[BEGIN]

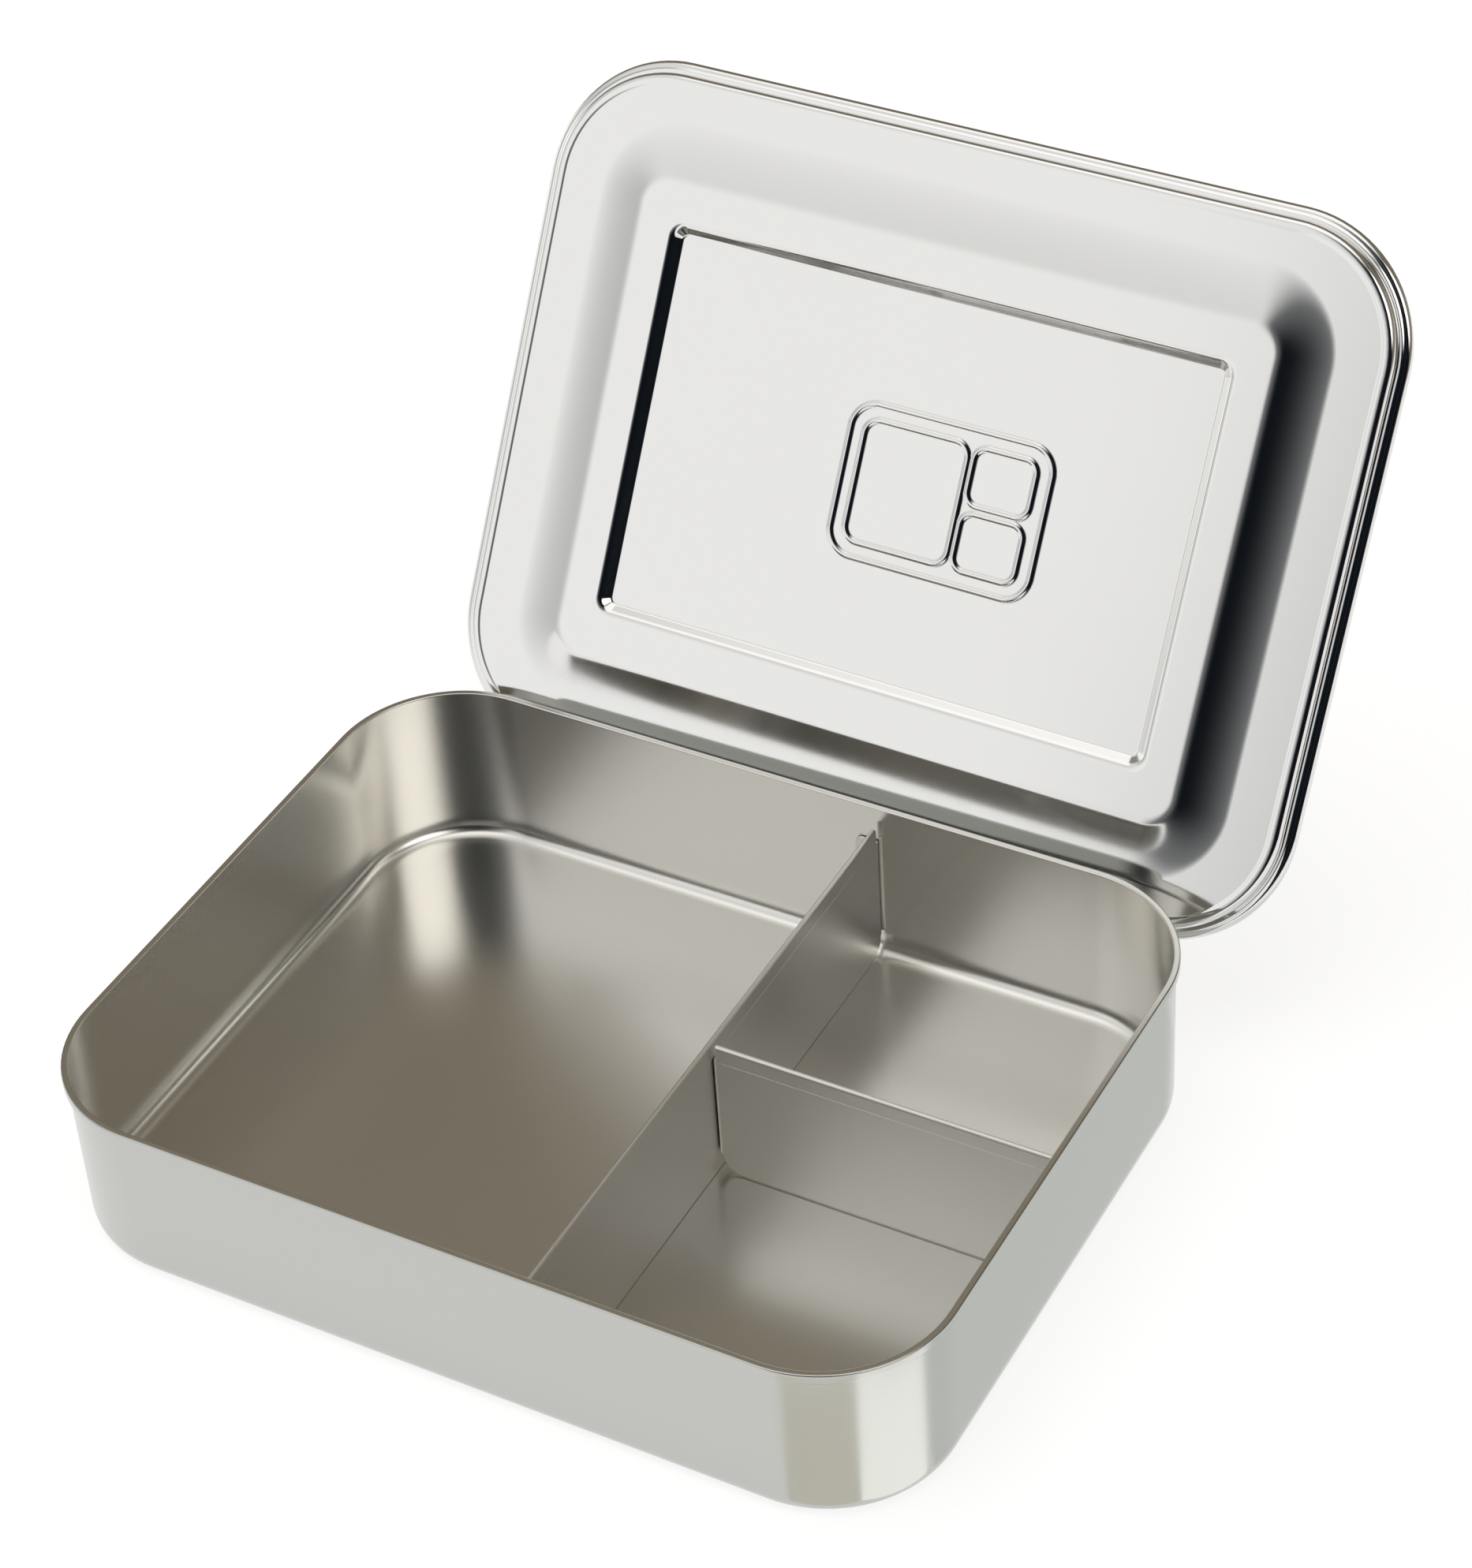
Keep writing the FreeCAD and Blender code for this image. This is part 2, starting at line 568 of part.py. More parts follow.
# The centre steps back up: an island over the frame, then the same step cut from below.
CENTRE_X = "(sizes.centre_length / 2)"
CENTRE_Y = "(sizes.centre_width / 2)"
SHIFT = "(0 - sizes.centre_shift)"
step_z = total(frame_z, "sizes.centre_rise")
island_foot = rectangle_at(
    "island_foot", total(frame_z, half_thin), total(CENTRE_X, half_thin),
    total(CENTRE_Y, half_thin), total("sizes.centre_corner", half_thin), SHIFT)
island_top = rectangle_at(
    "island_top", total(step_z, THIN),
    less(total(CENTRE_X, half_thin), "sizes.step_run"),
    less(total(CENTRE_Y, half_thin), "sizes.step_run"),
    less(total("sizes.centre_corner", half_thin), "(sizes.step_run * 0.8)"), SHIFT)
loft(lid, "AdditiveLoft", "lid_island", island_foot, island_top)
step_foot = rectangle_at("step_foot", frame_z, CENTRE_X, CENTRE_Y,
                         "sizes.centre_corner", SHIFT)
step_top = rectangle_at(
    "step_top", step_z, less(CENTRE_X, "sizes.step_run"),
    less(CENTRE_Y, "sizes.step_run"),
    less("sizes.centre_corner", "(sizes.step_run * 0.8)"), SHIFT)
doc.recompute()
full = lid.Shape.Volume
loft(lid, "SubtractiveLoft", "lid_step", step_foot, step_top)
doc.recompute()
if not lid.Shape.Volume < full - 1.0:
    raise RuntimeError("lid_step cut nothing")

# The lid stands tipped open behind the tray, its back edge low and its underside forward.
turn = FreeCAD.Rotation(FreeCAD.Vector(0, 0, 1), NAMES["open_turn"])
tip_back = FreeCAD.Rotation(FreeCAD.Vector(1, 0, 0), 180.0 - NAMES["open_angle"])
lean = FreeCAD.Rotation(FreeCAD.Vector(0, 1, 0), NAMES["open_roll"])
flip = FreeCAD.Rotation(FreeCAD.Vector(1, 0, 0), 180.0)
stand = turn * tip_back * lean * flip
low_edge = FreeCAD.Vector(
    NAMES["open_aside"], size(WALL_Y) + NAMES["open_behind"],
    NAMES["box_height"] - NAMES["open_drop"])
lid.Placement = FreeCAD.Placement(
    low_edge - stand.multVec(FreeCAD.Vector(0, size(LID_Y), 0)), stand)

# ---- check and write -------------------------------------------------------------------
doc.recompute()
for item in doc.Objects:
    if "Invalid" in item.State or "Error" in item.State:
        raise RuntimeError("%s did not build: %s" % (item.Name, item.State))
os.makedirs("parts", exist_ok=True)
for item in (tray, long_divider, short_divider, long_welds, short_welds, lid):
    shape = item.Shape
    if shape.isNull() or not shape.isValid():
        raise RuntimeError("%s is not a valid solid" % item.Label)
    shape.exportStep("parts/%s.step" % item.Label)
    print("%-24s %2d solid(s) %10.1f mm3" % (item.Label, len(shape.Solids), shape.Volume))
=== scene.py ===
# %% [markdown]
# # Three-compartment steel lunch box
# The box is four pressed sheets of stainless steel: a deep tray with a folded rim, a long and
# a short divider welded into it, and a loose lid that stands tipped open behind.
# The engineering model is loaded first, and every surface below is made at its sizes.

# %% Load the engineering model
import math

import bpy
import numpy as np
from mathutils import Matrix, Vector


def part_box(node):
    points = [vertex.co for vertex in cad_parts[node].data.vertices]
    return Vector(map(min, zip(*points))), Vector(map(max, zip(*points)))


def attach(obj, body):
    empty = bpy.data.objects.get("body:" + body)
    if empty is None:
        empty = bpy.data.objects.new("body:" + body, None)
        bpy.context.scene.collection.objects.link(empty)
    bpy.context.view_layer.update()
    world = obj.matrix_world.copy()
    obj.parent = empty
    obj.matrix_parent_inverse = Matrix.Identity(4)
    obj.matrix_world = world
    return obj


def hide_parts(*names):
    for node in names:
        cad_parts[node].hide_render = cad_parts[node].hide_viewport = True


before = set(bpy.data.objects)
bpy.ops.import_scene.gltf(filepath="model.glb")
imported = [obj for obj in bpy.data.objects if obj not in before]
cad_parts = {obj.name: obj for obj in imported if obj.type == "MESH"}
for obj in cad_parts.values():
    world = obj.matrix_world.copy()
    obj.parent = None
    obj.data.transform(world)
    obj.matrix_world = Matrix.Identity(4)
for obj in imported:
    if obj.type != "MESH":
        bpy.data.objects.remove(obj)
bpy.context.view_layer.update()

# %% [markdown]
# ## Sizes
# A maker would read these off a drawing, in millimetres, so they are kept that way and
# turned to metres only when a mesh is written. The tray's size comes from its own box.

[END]

> [TASK STATEMENT]: Taking the material above, extract exactly and only the lines from the line with "# ---- check" to the line with "obj.parent = None", inclusive of both.

> [EXERCISE RESPONSE]:
# ---- check and write -------------------------------------------------------------------
doc.recompute()
for item in doc.Objects:
    if "Invalid" in item.State or "Error" in item.State:
        raise RuntimeError("%s did not build: %s" % (item.Name, item.State))
os.makedirs("parts", exist_ok=True)
for item in (tray, long_divider, short_divider, long_welds, short_welds, lid):
    shape = item.Shape
    if shape.isNull() or not shape.isValid():
        raise RuntimeError("%s is not a valid solid" % item.Label)
    shape.exportStep("parts/%s.step" % item.Label)
    print("%-24s %2d solid(s) %10.1f mm3" % (item.Label, len(shape.Solids), shape.Volume))
=== scene.py ===
# %% [markdown]
# # Three-compartment steel lunch box
# The box is four pressed sheets of stainless steel: a deep tray with a folded rim, a long and
# a short divider welded into it, and a loose lid that stands tipped open behind.
# The engineering model is loaded first, and every surface below is made at its sizes.

# %% Load the engineering model
import math

import bpy
import numpy as np
from mathutils import Matrix, Vector


def part_box(node):
    points = [vertex.co for vertex in cad_parts[node].data.vertices]
    return Vector(map(min, zip(*points))), Vector(map(max, zip(*points)))


def attach(obj, body):
    empty = bpy.data.objects.get("body:" + body)
    if empty is None:
        empty = bpy.data.objects.new("body:" + body, None)
        bpy.context.scene.collection.objects.link(empty)
    bpy.context.view_layer.update()
    world = obj.matrix_world.copy()
    obj.parent = empty
    obj.matrix_parent_inverse = Matrix.Identity(4)
    obj.matrix_world = world
    return obj


def hide_parts(*names):
    for node in names:
        cad_parts[node].hide_render = cad_parts[node].hide_viewport = True


before = set(bpy.data.objects)
bpy.ops.import_scene.gltf(filepath="model.glb")
imported = [obj for obj in bpy.data.objects if obj not in before]
cad_parts = {obj.name: obj for obj in imported if obj.type == "MESH"}
for obj in cad_parts.values():
    world = obj.matrix_world.copy()
    obj.parent = None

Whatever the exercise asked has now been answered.